» What you have to do:
State the count of lines below in which the word "this" appears, and add nothing.

» Source material:
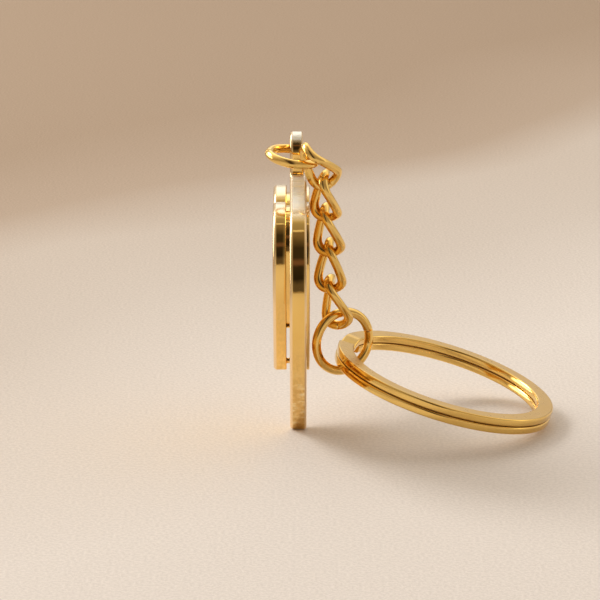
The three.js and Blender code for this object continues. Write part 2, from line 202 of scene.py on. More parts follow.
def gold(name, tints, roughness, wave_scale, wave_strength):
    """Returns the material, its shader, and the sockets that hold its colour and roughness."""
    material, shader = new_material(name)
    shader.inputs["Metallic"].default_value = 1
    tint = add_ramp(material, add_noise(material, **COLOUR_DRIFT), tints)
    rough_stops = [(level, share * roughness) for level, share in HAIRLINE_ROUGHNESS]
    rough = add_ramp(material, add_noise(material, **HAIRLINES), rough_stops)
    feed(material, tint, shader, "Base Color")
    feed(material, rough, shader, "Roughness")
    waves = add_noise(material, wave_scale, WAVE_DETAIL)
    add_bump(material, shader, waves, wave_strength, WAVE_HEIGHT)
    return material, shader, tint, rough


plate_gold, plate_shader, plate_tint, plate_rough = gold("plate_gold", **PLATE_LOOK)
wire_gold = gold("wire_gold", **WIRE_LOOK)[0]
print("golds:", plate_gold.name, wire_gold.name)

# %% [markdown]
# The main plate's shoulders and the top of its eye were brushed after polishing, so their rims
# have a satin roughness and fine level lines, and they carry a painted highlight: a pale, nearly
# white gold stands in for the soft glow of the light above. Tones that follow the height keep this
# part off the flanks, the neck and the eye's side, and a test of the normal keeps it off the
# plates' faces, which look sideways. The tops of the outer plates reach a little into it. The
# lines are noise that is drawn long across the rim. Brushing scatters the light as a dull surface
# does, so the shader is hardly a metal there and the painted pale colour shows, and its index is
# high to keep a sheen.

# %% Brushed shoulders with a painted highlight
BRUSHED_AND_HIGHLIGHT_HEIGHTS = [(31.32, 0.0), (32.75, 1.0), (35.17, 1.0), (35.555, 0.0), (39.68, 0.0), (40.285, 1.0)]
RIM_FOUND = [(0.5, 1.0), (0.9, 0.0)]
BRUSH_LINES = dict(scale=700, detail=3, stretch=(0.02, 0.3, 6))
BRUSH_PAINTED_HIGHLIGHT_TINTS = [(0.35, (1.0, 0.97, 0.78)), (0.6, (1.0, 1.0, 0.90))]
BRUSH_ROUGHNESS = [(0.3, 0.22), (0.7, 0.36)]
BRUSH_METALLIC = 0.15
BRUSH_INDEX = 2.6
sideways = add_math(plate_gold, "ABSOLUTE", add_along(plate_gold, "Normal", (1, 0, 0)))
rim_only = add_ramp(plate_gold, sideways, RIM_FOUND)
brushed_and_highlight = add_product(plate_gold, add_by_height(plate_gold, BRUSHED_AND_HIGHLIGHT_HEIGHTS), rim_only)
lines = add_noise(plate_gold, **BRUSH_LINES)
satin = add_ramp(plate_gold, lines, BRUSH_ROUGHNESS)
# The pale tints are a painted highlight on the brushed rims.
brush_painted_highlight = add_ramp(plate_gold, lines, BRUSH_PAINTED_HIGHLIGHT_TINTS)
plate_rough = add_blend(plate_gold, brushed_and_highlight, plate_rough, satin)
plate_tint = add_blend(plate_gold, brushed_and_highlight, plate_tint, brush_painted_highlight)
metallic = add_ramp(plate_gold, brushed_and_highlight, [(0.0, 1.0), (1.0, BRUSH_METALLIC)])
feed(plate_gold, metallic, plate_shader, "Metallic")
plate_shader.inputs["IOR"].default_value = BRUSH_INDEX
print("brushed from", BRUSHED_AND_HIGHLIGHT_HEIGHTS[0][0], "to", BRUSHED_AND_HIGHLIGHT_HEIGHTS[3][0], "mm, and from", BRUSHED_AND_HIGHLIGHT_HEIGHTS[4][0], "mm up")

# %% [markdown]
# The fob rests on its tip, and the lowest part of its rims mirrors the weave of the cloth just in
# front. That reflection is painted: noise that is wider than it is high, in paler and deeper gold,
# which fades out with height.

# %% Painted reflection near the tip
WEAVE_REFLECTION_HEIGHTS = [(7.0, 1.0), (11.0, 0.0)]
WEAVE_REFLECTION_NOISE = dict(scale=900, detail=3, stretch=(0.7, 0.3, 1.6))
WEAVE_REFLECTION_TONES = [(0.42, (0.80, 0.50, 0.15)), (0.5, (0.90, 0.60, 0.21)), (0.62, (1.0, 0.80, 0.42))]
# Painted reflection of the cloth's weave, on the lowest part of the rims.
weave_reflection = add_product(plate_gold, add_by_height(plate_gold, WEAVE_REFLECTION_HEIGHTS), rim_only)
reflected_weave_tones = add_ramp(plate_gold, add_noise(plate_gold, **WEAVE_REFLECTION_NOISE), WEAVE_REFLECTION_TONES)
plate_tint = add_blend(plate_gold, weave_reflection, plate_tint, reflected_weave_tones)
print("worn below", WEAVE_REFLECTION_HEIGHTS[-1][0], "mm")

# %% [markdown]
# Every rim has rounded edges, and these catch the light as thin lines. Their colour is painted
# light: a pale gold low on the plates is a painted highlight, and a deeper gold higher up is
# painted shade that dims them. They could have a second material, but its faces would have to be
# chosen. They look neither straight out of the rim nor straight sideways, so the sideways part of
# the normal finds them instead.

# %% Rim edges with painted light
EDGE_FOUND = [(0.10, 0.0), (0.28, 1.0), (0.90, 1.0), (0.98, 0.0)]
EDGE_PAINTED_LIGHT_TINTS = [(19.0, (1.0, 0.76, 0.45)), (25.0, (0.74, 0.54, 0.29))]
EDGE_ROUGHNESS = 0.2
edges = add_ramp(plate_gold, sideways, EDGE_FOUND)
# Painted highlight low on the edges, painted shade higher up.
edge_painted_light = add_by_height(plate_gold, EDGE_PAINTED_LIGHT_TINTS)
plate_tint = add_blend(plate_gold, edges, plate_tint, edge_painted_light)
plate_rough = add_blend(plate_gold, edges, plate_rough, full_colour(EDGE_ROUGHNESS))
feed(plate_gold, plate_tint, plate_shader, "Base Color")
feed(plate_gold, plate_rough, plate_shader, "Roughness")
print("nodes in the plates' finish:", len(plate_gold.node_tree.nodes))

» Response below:
2